"Sudah sepantasnya Komnas Ham merekomendasikan dibentuknya KPP HAM dan membawa siapa pun pelakunya kepengadilan HAM," kata Satyo kepada
Kantor Berita Politik RMOL, Kamis (24/12).
Menurutnya, hal ini penting agar peristiwa berdarah di Tol Jakarta-Cikampek itu menjadi ingatan bangsa Indonesia dikemudian hari sekaligus memperlihatkan kepada dunia International bahwa bangsa Indonesia adalah bangsa beradab yang menghormati dan menghargai demokrasi dan hak asasi manusia.
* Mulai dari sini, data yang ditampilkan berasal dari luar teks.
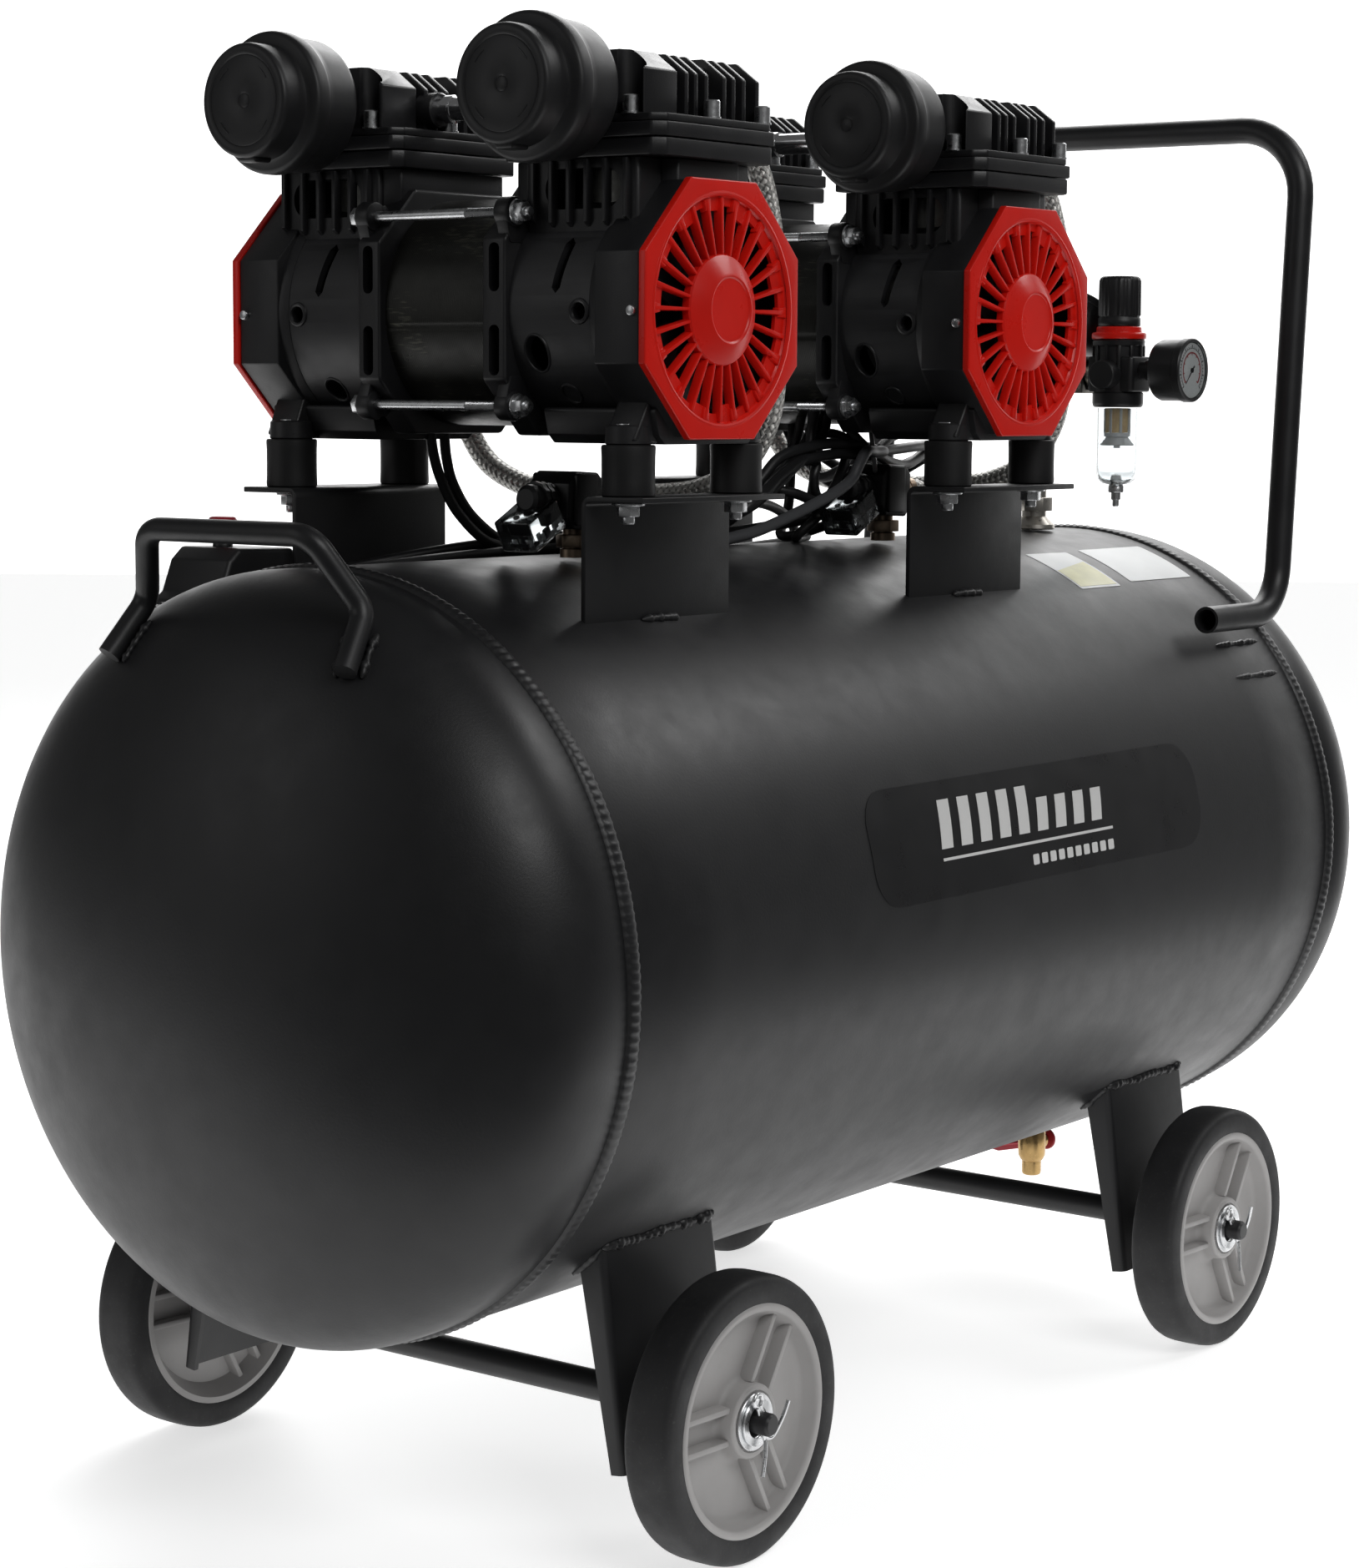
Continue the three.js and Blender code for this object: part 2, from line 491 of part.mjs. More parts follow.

Disisi lain, Satyo menambahkan, hingga saat ini argumen yang dibangun oleh Polda Metro Jaya terhadap tewasnya enam laskar FPI belum sepenuhnya mendapat kepercayaan publik.
Seiring waktu dalam perkembangannya, masyarakat justru menjadi semakin bingung, sebab lebih banyak lagi kejanggalan sejak pertama kali diumumkan melalui konferensi pers oleh Kapolda Metro Jaya Irjen Fadil Imran hingga pada akhirnya semua kasus terkait HRS diambil alih oleh Bareskrim Polri.
"Dalam sistem negara demokrasi peran kepolisian itu diatur secara ketat dengan seperangkat aturan sebut saja dari UU 2/2002 Tentang Kepolisian RI hingga peraturan internal kepolisian yang merujuk kepada konvensi HAM, terlebih para pendahulu Polri telah membangun tradisi Promoter sebagai marwah agar Polri sanggup menjadi institusi yang profesional, merubah kultur dan mendapatkan kepercayaan penuh dari masyarakat," urai Satyo.
Kini, kata Satyo, masyarakat berharap kepada Komnas HAM agar bisa bekerja profesional, terbuka, berani dan jujur demi keadilan dan niat luhur guna melengkapi satu persatu dari bagian potongan "puzzle" misteri peristiwa di KM 50 agar terang benderang.